I like the idea of book signings, but not necessarily as a purely promotional event. They seem more like a connection thing, where it will draw more of the people who are already fans, vs. new ones.

Maria Zannini said...

Raelyn: What I find surprising is that the people who are most annoying intimate that their books are doing fabulously well.

Either they're lying or their mind-control spiel must be working on lots of people. Apparently, I'm immune to mind control. :)

Maria Zannini said...

Karen: I think it's a testament to your blogging abilities to be asked as a guest blogger. :)

Maria Zannini said...

Rebecca: It never occurred to me to ask for a copy of their book. I give mine away to anyone who hosts me, but I'd never to think to ask for a copy if I was hosting someone else. But that makes perfect sense.
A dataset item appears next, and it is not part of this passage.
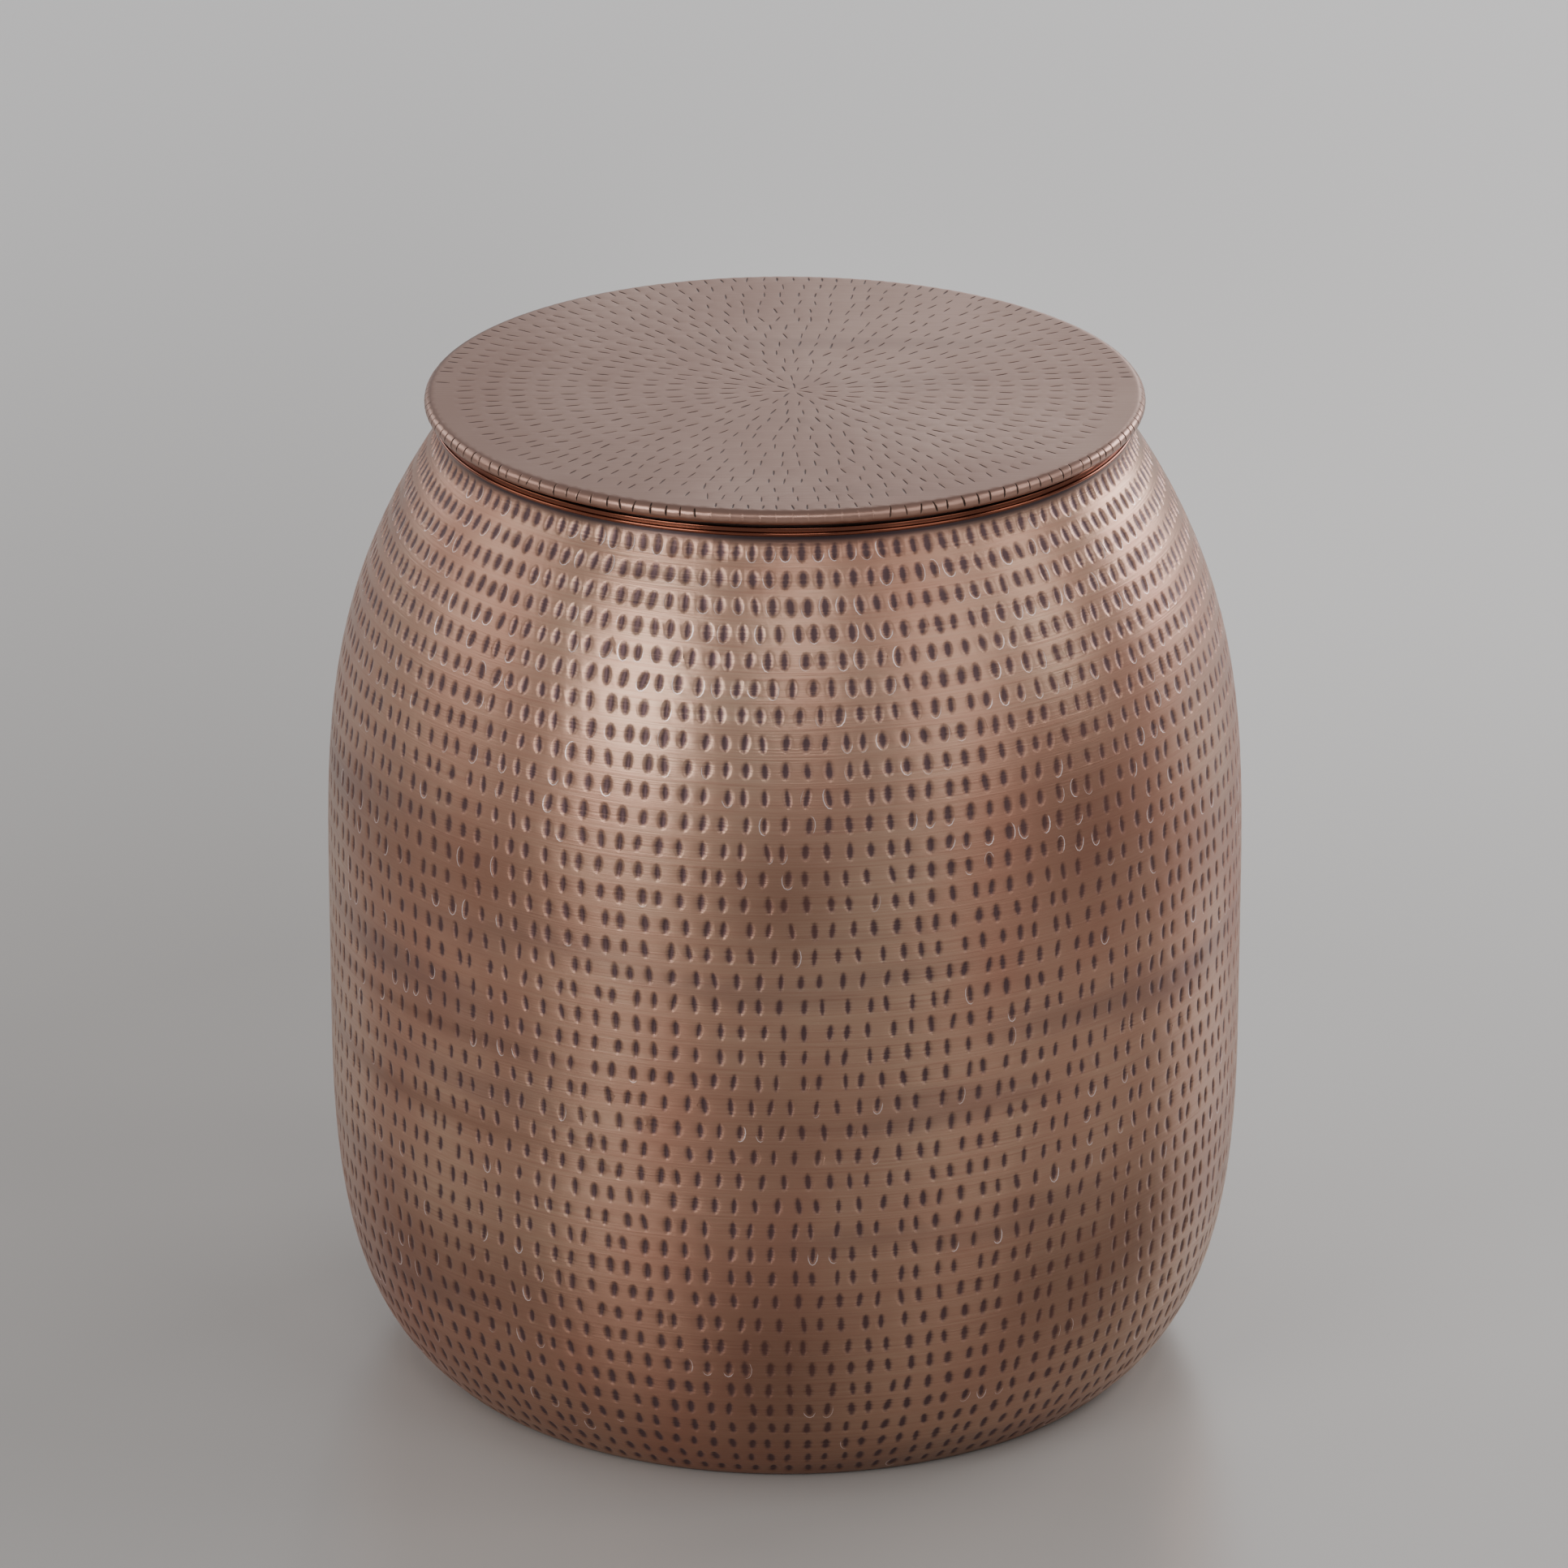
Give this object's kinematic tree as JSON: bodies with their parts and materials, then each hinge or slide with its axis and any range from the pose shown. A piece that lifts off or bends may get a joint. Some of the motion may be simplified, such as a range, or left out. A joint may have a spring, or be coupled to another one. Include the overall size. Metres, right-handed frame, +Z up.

If nothing else, it shows a sense of gratitude.

Rebekah Loper said...

An author not offering a free book ahead of a blog tour hasn't happened to me often. But a couple of times, I've seen a blog tour I was interested in, and instead of a saying somewhere to ask for a free review copy, they've specifically said that the book is available for purchase at such-and-such link. I usually just close the window at that point.

I personally couldn't imagine asking for reviews and publicity on other blogs, and then say the hosts have to purchase the book. It is definitely a gratitude thing.

Maria Zannini said...

Rebekah: Agreed. To me, it's a small token to offer the book to people willing to host you. And it's a nice gesture to show appreciation.

For me, pie works too. :)

LD Masterson said...

Too often a promotion/blog tour/cover reveal seems to be limited to the same circle of blog friends so it's the same people visiting and commenting on the same promo.

Maria Zannini said...

Linda: I've been saying this for years.

In a good blog tour two things should happen. The host blogger should introduce the guest to NEW people. And the guest blogger should bring along HIS or HER followers over to the host blog. This is how networks expand.

In a really successful blog tour you'll be saying such clever and entertaining things that other people will also tweet and share your post.